I'm a TA for a 3-week course in relativity for high school students. I've been putting together short (and sometimes not-too-short) lectures for them in the afternoons, but last weekend and this upcoming one I've been tackling a more ambitious project: teaching them calculus. (How does one conjugate a verb referring to an action you both did in the past and will do in the future, but aren't doing right now?)
It took me several hours to put together a simple example of modeling a physical problem using calculus - a ball rolling down a plane without slipping. It's in the category of simple problems used to drill students. There are hundreds of examples like it in every introductory physics book. For ten bucks you can buy a giant practice book with 3000 of them. Yet somehow it took me hours to put the notes together and they're monstrously long (7 pages with 3 diagrams).
Of course, most of the reason for this is that I do a fair amount of extraneous stuff. I solve the problem without using forces at all. I derive the expression for the kinetic energy of a rolling sphere by integrating over the kinetic energy of a differential volume element, just as an example of how to do such an integral.
The idea is that I don't want things like "moment of inertia" to be black boxes used to make quick numerical calculations, the way introductory texts invite their students to do.
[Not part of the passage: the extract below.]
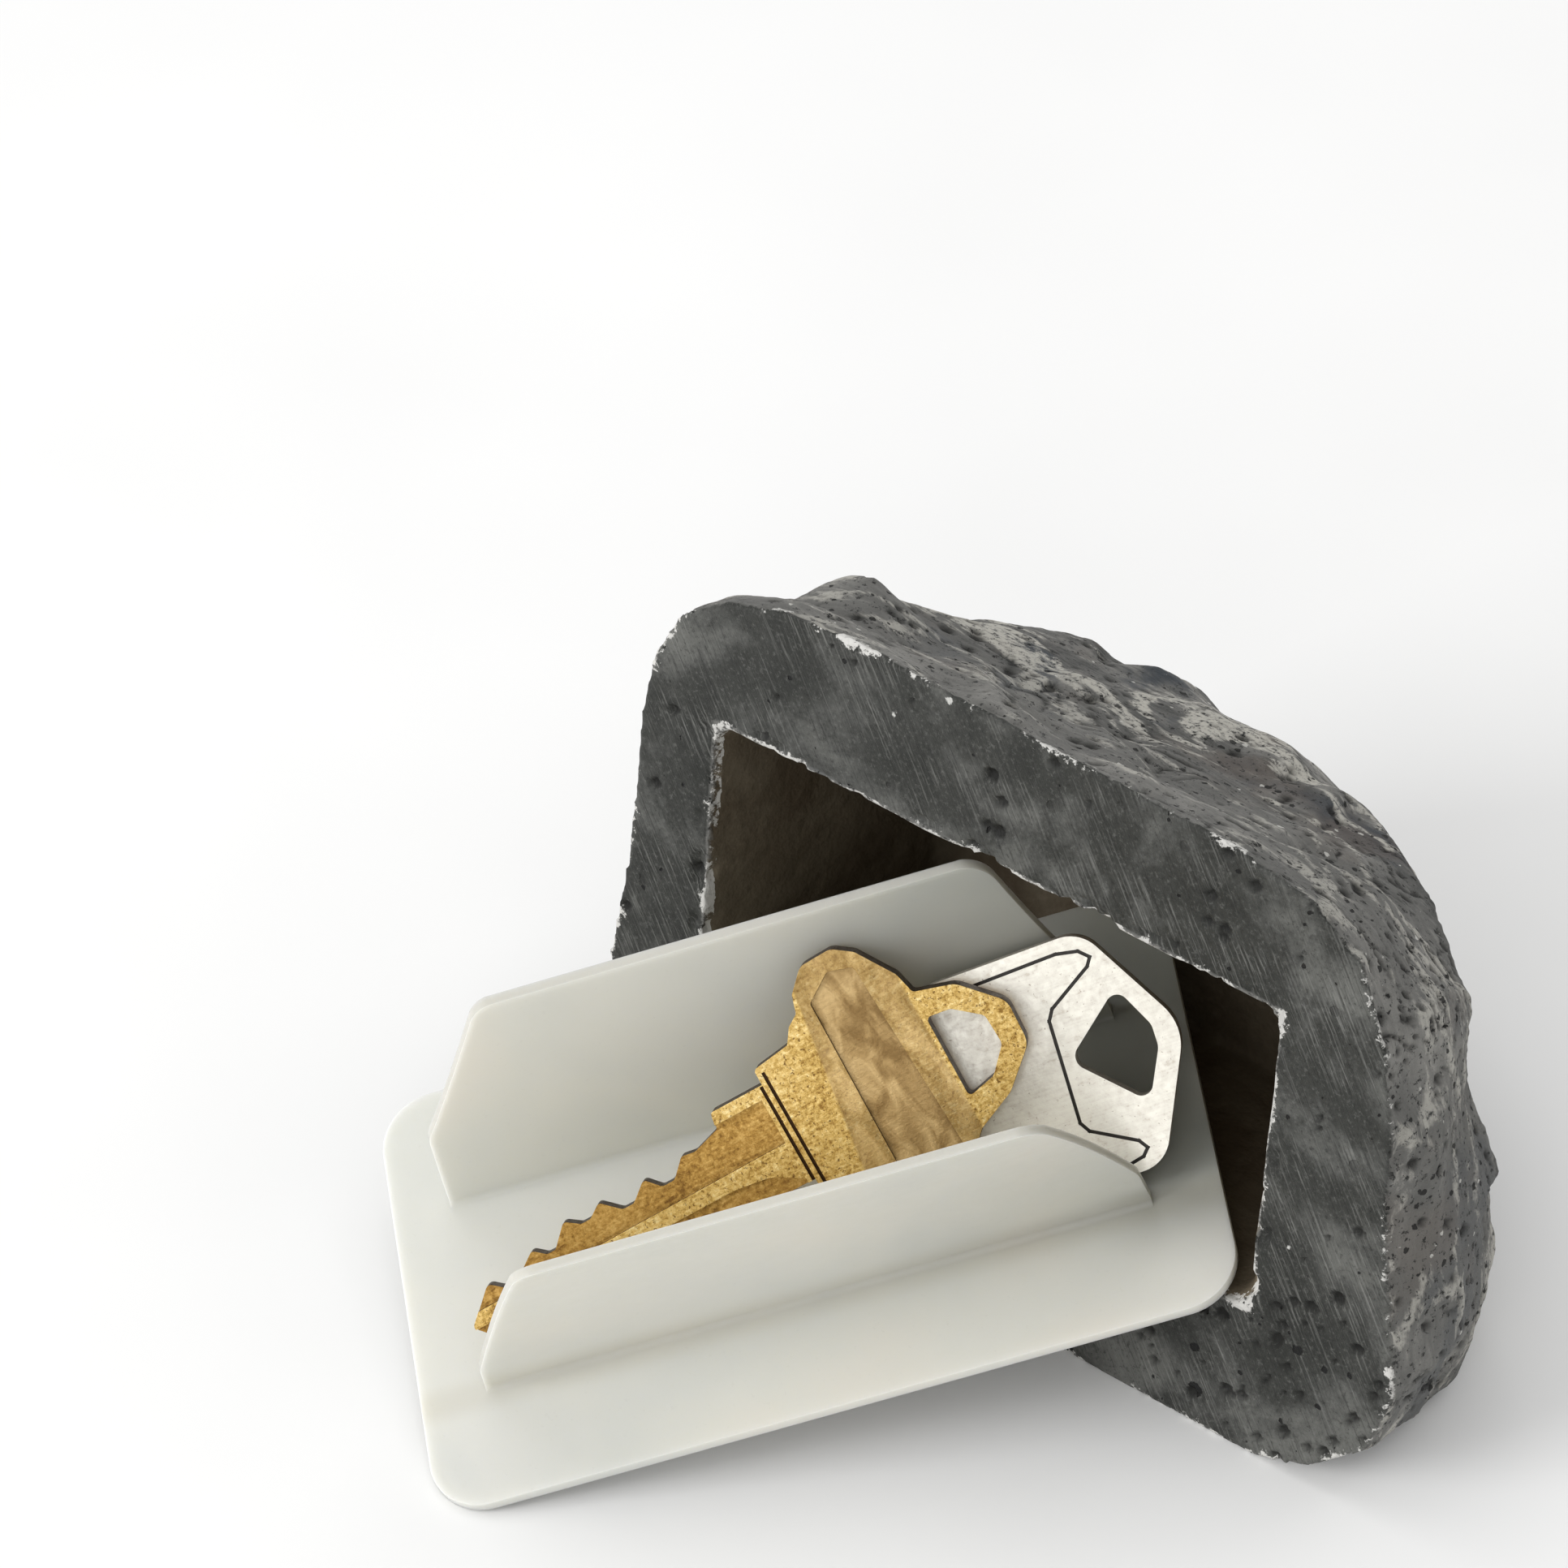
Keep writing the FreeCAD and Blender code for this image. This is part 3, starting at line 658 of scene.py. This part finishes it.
def sanded_base(n, level):
    """Colour, height and roughness of the sanded base: filler, scratches and burst bubbles."""
    sanding = n.placed(level, rotation=(0, 0, SANDING_ANGLE))
    scratch = n.noise(n.placed(sanding, scale=(0.16, 4.5, 1.0)), 1.0, 4, 0.72)
    long_scratch = n.noise(n.placed(sanding, scale=(0.04, 1.9, 0.5)), 1.0, 4, 0.6)
    scratched = n.span(n.noise(n.mm, 0.11, 3, 0.5), 0.42, 0.6)
    patch = n.noise(n.mm, 0.075, 7, 0.6, 0.35)
    colour = n.ramp(patch, *BASE_GREYS)
    fine = n.noise(n.mm, 2.4, 4, 0.75)
    colour = n.mix(n.span(fine, 0.52, 0.7, 0, 0.4), colour, FINE_GREY)
    colour = n.mix(n.span(fine, 0.47, 0.32, 0, 0.6), colour, FINE_BLACK)
    pale = n.times(n.span(scratch, 0.52, 0.66), scratched)
    colour = n.mix(n.times(pale, 0.5), colour, PALE_SCRATCH)
    dark = n.span(scratch, 0.46, 0.34, 0, 0.55)
    colour = n.mix(dark, colour, DARK_SCRATCH)
    colour = n.mix(n.span(long_scratch, 0.62, 0.74, 0, 0.4), colour, LONG_SCRATCH)
    ragged = n.warped(n.mm, 1.4, 0.55)
    bubbles = n.pits(ragged, 0.3, 0.55, 0.75)
    bubbles = n.times(bubbles, n.span(n.layer("crowded"), 0.1, 0.7, 0.35, 1.0))
    pins = n.pits(ragged, 0.55, 0.5, 0.32)
    holes = n.math("MAXIMUM", bubbles, pins)
    # painted shade in the burst bubbles and pinholes
    colour = n.mix(n.times(holes, 0.95), colour, BUBBLE_HOLE_SHADE)
    chips = n.pits(n.warped(n.mm, 2.6, 0.7), 0.2, 0.4, 0.5)
    colour = n.mix(n.times(chips, 0.85), colour, FILLER_CHIP)
    height = n.minus(n.times(scratch, 0.3), n.times(holes, 0.8))
    return colour, height, n.span(scratch, 0.35, 0.7, 0.5, 0.72)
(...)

On the other hand, everything I did this afternoon is pretty much worthless in terms of my original goals. Someone who's spent only three hours of their life studying calculus has no prayer of understanding the notes I wrote. Probably, the only people who would understand them are the people who already know everything they have to say.
Students complain about hard-to-follow lectures and obscure notes. But flip yourself over to the other side for a while and you'll begin to appreciate how difficult it is to give a clear explanation, even for something that's crystal clear inside your own head.